May 22 marked the first time kids strapped on their helmets and hit the racetrack for the first Alpine Kiwanis soap box derby since 2019.

Colorful stock and super-stock cars were lined up near the track, awaiting their racers, aged seven to 19, who raced in pairs at the Viejas lot-turned-racetrack for the day.

Kiwanis director Mike McMahon grinned from where he stood near the finish line and said it was great to be back and fun to watch the kids.

“It is exciting— you get to stand down here at the finish line and watch these kids come down and their smiles just get wider and wider as they come down the track. So much fun,” McMahon said.

With 22 racers entered, competition was steep but Bryan Freeberg,10, said he’s always wanted to race “different things,” including cars.

“If I’m able, I’d definitely like to go to Ohio,” Bryan said, referring to the All-American Soap Box Derby World Championship in Akron where winners from the local Alpine race sometimes go on to higher tiers of competition.

Cayden Schwenck, 9, said he’d never raced before, was brand new to the hobby but thought it was fun and would definitely try it again.

While some families were there strictly for the fun of the day, others saw the event as a learning opportunity.

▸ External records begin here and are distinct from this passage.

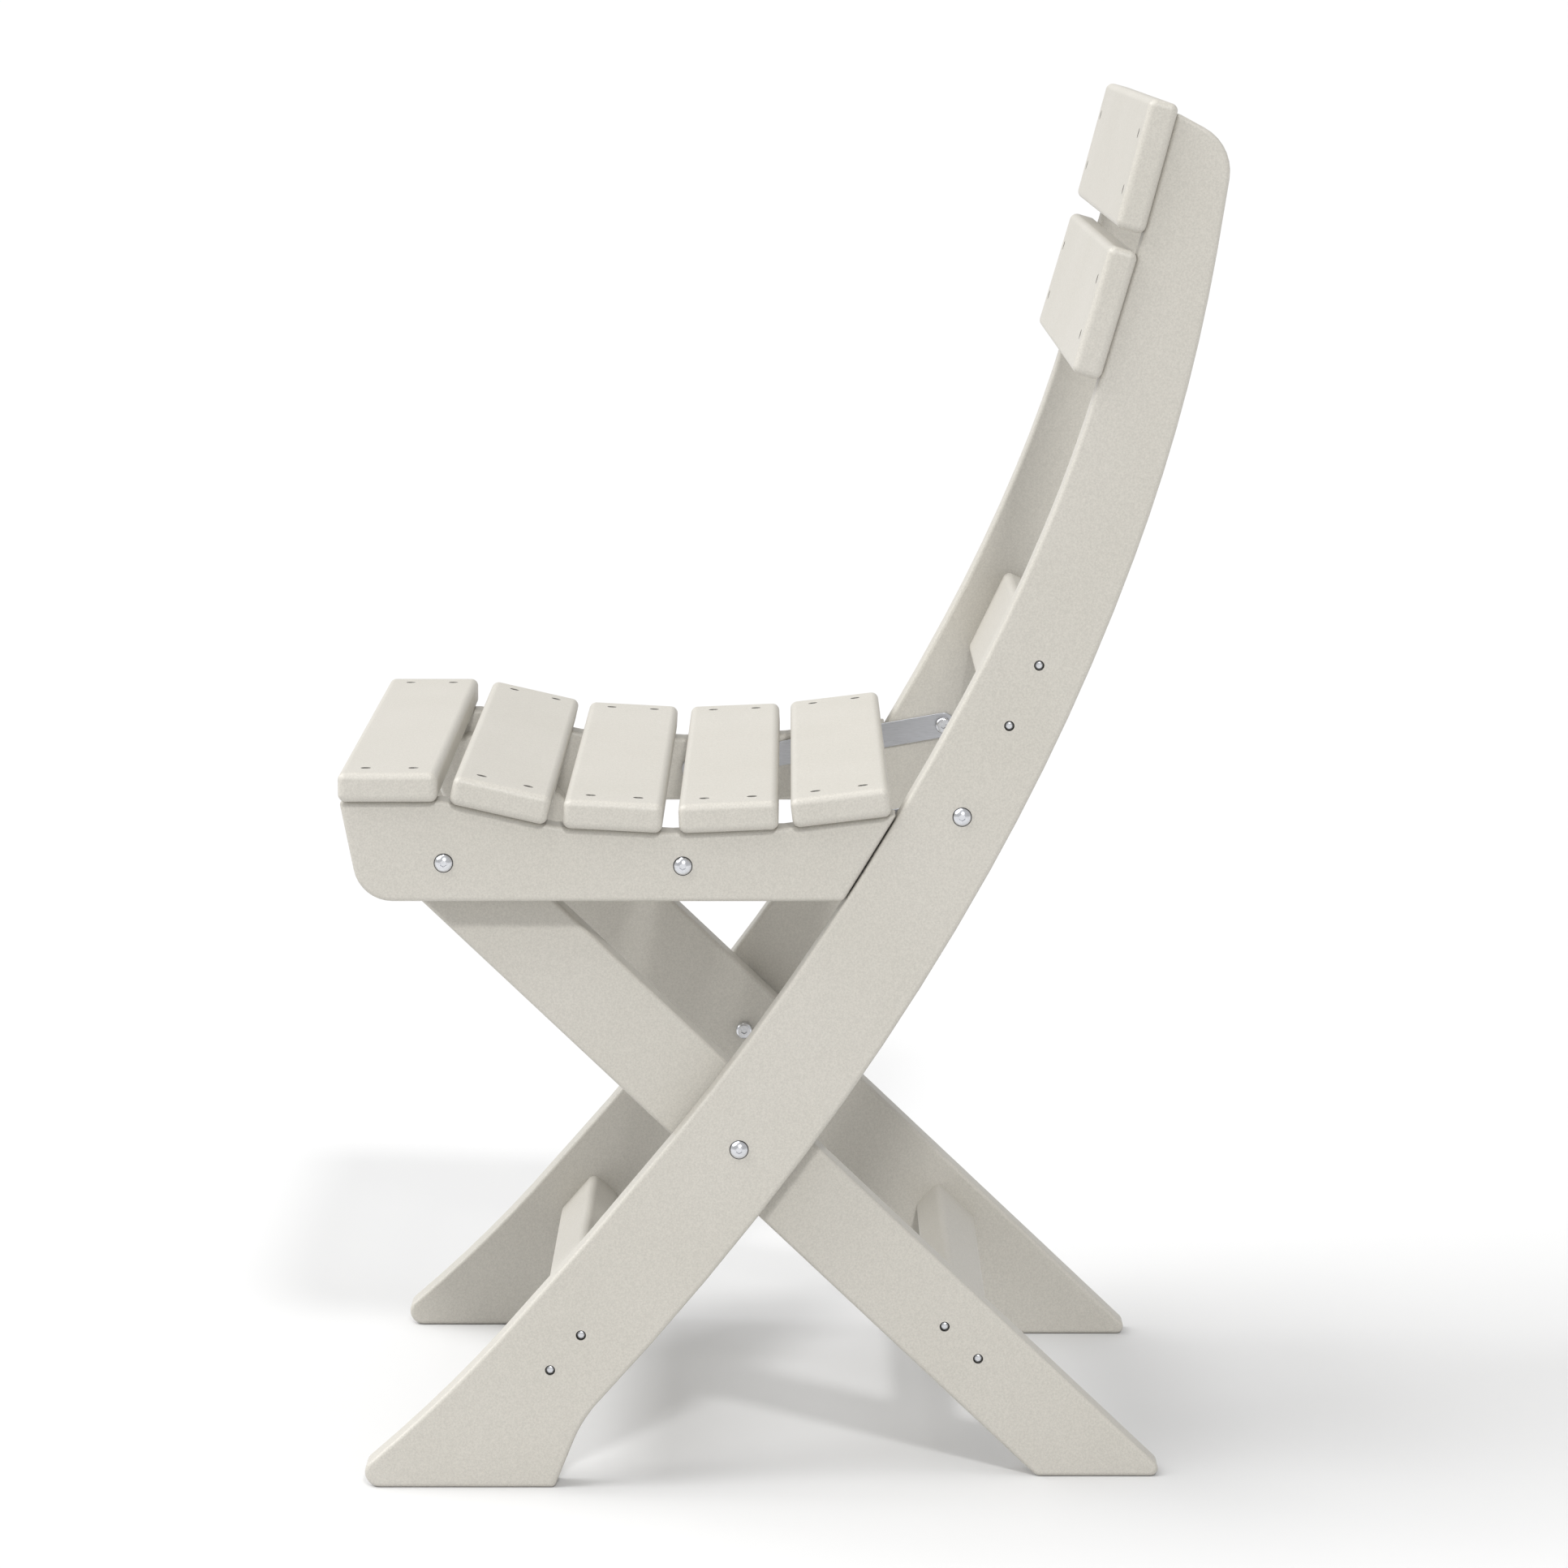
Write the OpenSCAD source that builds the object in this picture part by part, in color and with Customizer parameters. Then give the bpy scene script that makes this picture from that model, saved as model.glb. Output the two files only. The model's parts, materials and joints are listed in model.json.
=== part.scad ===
// Folding chair of flat lumber boards: two curved uprights, two straight rear
// legs that cross them, a dished slat seat and a two-slat back.
// Millimetres. X is across the chair, Y runs from front to back, Z is up.
// The chair stands open on the floor with its four feet on Z = 0.
// Left is the side of a seated person's left hand, at positive X.

/* [Boards] */
// Thickness of the uprights, rear legs and seat rails
board_t = 25.4; // [19:0.1:32]
// Thickness of the slats
slat_t = 19; // [15:0.5:25]
// Radius on the long edges of slats and stretchers
slat_round = 5; // [1:0.5:6]

/* [Width] */
// Outer width across the two uprights
frame_w = 472; // [420:1:520]
// Length of the seat and back slats
slat_len = 488; // [430:1:540]
// Gap between upright and rear leg, filled by a washer
leg_gap = 2.4; // [1.5:0.1:4]

/* [Seat] */
// Width of a seat slat
seat_slat_w = 63.5; // [50:0.5:75]
// Height of the lower edge of the seat rails
rail_bottom = 385; // [360:1:410]
// Distance between the two screws at a slat end
seat_screw_gap = 30.5; // [20:0.5:45]

/* [Back] */
// Width of a back slat
back_slat_w = 83.5; // [60:0.5:100]
// Distance between the two screws at a back slat end
back_screw_gap = 36.5; // [20:0.5:60]

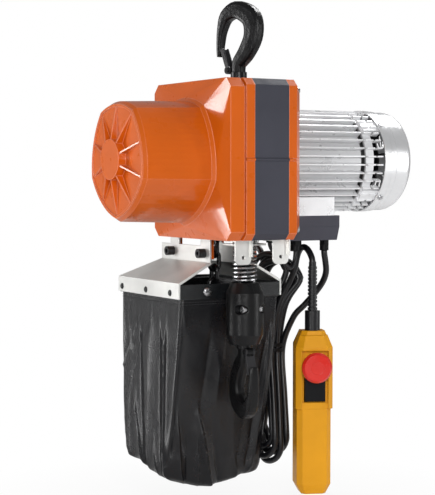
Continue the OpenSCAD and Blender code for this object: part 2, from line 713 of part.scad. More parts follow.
// seat of a flat link on the wheel, at angle 0 behind the shaft
module pocket() {
    w = link_w + 1.2;
    l = link_pitch + 2 * wire_d + 1.2;
    y0 = wheel_link_r - wire_d / 2 - 0.35;
    box([wheel_x - w / 2, y0, -(l - w) / 2], [wheel_x + w / 2, wheel_r + 5, (l - w) / 2]);
    for (s = [-1, 1]) ycyl(y0, wheel_r + 5, w / 2, wheel_x, s * (l - w) / 2);
}
module wheel_chain() {
    color("black") place() for (a = [30:30:150]) rotate([a, 0, 0])
        translate([wheel_x, wheel_link_r, 0]) rotate([0, 0, a % 60 == 30 ? 90 : 0]) link();
}
module load_chain() { color("black") place() run(wheel_x, load_y, top_link_z, load_links); }
slack_top = rest_z + 4;
module slack_chain() { color("black") place() run(wheel_x, slack_y, slack_top, slack_links, true); }
// the rest of the chain, lying in the bag in two flat rings
pile_links = 12;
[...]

Looking over at his young daughter, one father said he believes it is important to get school-aged girls involved in science, technology, engineering and math, or STEM fields while they’re young and expose them to potential career paths.

“This is really an opportunity for her to get involved in a technology field. It’s important to see there are people that look like you, think like you and that there are no limitations,” he said.

The orange car Niko Kaderabek steered to land his World Championship in 2018 sat off to one side, waiting for a racer to jump in and lead the next generation to a win.

A handful of young teens had turned up as volunteers to help the younger children. Joseph Savin, an eighth grader who said he “thinks he’s too old to get into racing” said he enjoys the mechanics of helping with the cars.

“I started out by helping with the brakes, figuring out how to make them go faster. It’s really interesting,” Joseph said.

Older teens from Granite Hills High School Key Club, a service organization that is affiliated with Kiwanis helped racers down at the finish line alongside Steele Canyon High School students who are required to complete community service hours.